:: EXERCISE ::
All material below is to be reproduced exactly.

>> BEGIN

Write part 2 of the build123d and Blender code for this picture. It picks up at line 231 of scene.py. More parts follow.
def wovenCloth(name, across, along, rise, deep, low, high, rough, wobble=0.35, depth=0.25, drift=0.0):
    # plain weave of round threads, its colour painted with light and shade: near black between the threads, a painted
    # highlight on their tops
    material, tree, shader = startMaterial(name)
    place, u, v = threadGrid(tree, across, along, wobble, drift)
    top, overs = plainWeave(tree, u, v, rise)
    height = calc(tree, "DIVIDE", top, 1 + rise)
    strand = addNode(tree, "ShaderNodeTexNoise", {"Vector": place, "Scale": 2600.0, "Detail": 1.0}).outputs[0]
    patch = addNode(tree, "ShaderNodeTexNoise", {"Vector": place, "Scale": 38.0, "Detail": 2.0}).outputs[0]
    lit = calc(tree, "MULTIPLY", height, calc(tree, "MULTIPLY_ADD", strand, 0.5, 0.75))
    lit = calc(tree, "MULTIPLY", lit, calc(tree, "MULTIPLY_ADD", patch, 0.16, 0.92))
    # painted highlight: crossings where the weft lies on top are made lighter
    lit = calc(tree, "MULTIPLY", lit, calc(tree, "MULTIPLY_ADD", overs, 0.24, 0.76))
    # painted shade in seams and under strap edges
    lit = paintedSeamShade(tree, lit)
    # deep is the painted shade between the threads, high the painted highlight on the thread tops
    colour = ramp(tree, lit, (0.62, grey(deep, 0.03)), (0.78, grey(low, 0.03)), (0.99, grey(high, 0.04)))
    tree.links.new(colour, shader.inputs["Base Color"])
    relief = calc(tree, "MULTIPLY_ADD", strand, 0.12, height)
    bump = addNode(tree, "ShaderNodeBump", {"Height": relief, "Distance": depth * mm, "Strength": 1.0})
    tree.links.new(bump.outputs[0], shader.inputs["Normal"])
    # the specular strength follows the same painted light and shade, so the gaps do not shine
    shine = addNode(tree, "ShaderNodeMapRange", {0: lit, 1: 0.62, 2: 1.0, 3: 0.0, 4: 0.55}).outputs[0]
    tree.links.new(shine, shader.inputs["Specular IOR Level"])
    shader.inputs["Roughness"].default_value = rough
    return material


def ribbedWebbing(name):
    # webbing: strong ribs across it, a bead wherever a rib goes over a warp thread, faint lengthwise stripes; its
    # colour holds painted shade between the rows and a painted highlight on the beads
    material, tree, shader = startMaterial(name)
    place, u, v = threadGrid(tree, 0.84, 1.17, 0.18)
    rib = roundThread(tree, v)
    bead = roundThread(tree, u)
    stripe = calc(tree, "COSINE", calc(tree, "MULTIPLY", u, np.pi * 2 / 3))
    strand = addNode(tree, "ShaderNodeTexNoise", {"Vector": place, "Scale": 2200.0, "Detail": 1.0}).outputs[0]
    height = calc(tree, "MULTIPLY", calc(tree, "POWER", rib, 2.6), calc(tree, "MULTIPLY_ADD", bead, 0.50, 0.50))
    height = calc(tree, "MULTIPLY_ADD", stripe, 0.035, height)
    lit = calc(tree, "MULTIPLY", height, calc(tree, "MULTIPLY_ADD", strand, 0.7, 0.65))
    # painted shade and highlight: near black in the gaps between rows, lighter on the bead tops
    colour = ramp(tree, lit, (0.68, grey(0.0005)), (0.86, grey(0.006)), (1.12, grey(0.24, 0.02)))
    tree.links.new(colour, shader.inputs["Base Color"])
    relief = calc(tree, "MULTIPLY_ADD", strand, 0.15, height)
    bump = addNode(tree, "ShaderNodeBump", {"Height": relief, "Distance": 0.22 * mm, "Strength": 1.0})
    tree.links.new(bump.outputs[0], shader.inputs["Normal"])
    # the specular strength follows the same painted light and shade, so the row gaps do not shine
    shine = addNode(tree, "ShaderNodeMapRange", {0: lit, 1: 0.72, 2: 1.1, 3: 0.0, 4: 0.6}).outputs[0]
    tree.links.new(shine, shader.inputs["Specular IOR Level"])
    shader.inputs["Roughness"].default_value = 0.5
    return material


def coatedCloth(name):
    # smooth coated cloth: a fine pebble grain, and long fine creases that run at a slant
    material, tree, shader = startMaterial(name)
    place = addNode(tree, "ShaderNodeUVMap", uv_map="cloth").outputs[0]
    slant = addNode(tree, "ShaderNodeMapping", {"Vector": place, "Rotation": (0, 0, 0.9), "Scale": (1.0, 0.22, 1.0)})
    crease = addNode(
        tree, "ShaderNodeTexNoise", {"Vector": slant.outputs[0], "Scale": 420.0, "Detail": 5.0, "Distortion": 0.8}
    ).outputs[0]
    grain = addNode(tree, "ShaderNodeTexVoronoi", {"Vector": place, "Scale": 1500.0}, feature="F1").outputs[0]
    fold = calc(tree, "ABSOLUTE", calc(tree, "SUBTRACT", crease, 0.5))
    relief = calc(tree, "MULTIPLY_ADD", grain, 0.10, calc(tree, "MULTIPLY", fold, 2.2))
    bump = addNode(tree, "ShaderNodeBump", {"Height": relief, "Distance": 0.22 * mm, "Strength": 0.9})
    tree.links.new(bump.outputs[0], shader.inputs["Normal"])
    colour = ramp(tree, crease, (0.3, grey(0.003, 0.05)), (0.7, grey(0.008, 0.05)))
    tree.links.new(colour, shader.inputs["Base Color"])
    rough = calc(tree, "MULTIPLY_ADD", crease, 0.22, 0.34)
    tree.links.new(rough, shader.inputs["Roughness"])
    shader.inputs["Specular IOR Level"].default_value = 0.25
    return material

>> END

:: THE RESPONSE ::
Write part 2 of the build123d and Blender code for this picture. It picks up at line 231 of scene.py. More parts follow.
def wovenCloth(name, across, along, rise, deep, low, high, rough, wobble=0.35, depth=0.25, drift=0.0):
    # plain weave of round threads, its colour painted with light and shade: near black between the threads, a painted
    # highlight on their tops
    material, tree, shader = startMaterial(name)
    place, u, v = threadGrid(tree, across, along, wobble, drift)
    top, overs = plainWeave(tree, u, v, rise)
    height = calc(tree, "DIVIDE", top, 1 + rise)
    strand = addNode(tree, "ShaderNodeTexNoise", {"Vector": place, "Scale": 2600.0, "Detail": 1.0}).outputs[0]
    patch = addNode(tree, "ShaderNodeTexNoise", {"Vector": place, "Scale": 38.0, "Detail": 2.0}).outputs[0]
    lit = calc(tree, "MULTIPLY", height, calc(tree, "MULTIPLY_ADD", strand, 0.5, 0.75))
    lit = calc(tree, "MULTIPLY", lit, calc(tree, "MULTIPLY_ADD", patch, 0.16, 0.92))
    # painted highlight: crossings where the weft lies on top are made lighter
    lit = calc(tree, "MULTIPLY", lit, calc(tree, "MULTIPLY_ADD", overs, 0.24, 0.76))
    # painted shade in seams and under strap edges
    lit = paintedSeamShade(tree, lit)
    # deep is the painted shade between the threads, high the painted highlight on the thread tops
    colour = ramp(tree, lit, (0.62, grey(deep, 0.03)), (0.78, grey(low, 0.03)), (0.99, grey(high, 0.04)))
    tree.links.new(colour, shader.inputs["Base Color"])
    relief = calc(tree, "MULTIPLY_ADD", strand, 0.12, height)
    bump = addNode(tree, "ShaderNodeBump", {"Height": relief, "Distance": depth * mm, "Strength": 1.0})
    tree.links.new(bump.outputs[0], shader.inputs["Normal"])
    # the specular strength follows the same painted light and shade, so the gaps do not shine
    shine = addNode(tree, "ShaderNodeMapRange", {0: lit, 1: 0.62, 2: 1.0, 3: 0.0, 4: 0.55}).outputs[0]
    tree.links.new(shine, shader.inputs["Specular IOR Level"])
    shader.inputs["Roughness"].default_value = rough
    return material


def ribbedWebbing(name):
    # webbing: strong ribs across it, a bead wherever a rib goes over a warp thread, faint lengthwise stripes; its
    # colour holds painted shade between the rows and a painted highlight on the beads
    material, tree, shader = startMaterial(name)
    place, u, v = threadGrid(tree, 0.84, 1.17, 0.18)
    rib = roundThread(tree, v)
    bead = roundThread(tree, u)
    stripe = calc(tree, "COSINE", calc(tree, "MULTIPLY", u, np.pi * 2 / 3))
    strand = addNode(tree, "ShaderNodeTexNoise", {"Vector": place, "Scale": 2200.0, "Detail": 1.0}).outputs[0]
    height = calc(tree, "MULTIPLY", calc(tree, "POWER", rib, 2.6), calc(tree, "MULTIPLY_ADD", bead, 0.50, 0.50))
    height = calc(tree, "MULTIPLY_ADD", stripe, 0.035, height)
    lit = calc(tree, "MULTIPLY", height, calc(tree, "MULTIPLY_ADD", strand, 0.7, 0.65))
    # painted shade and highlight: near black in the gaps between rows, lighter on the bead tops
    colour = ramp(tree, lit, (0.68, grey(0.0005)), (0.86, grey(0.006)), (1.12, grey(0.24, 0.02)))
    tree.links.new(colour, shader.inputs["Base Color"])
    relief = calc(tree, "MULTIPLY_ADD", strand, 0.15, height)
    bump = addNode(tree, "ShaderNodeBump", {"Height": relief, "Distance": 0.22 * mm, "Strength": 1.0})
    tree.links.new(bump.outputs[0], shader.inputs["Normal"])
    # the specular strength follows the same painted light and shade, so the row gaps do not shine
    shine = addNode(tree, "ShaderNodeMapRange", {0: lit, 1: 0.72, 2: 1.1, 3: 0.0, 4: 0.6}).outputs[0]
    tree.links.new(shine, shader.inputs["Specular IOR Level"])
    shader.inputs["Roughness"].default_value = 0.5
    return material


def coatedCloth(name):
    # smooth coated cloth: a fine pebble grain, and long fine creases that run at a slant
    material, tree, shader = startMaterial(name)
    place = addNode(tree, "ShaderNodeUVMap", uv_map="cloth").outputs[0]
    slant = addNode(tree, "ShaderNodeMapping", {"Vector": place, "Rotation": (0, 0, 0.9), "Scale": (1.0, 0.22, 1.0)})
    crease = addNode(
        tree, "ShaderNodeTexNoise", {"Vector": slant.outputs[0], "Scale": 420.0, "Detail": 5.0, "Distortion": 0.8}
    ).outputs[0]
    grain = addNode(tree, "ShaderNodeTexVoronoi", {"Vector": place, "Scale": 1500.0}, feature="F1").outputs[0]
    fold = calc(tree, "ABSOLUTE", calc(tree, "SUBTRACT", crease, 0.5))
    relief = calc(tree, "MULTIPLY_ADD", grain, 0.10, calc(tree, "MULTIPLY", fold, 2.2))
    bump = addNode(tree, "ShaderNodeBump", {"Height": relief, "Distance": 0.22 * mm, "Strength": 0.9})
    tree.links.new(bump.outputs[0], shader.inputs["Normal"])
    colour = ramp(tree, crease, (0.3, grey(0.003, 0.05)), (0.7, grey(0.008, 0.05)))
    tree.links.new(colour, shader.inputs["Base Color"])
    rough = calc(tree, "MULTIPLY_ADD", crease, 0.22, 0.34)
    tree.links.new(rough, shader.inputs["Roughness"])
    shader.inputs["Specular IOR Level"].default_value = 0.25
    return material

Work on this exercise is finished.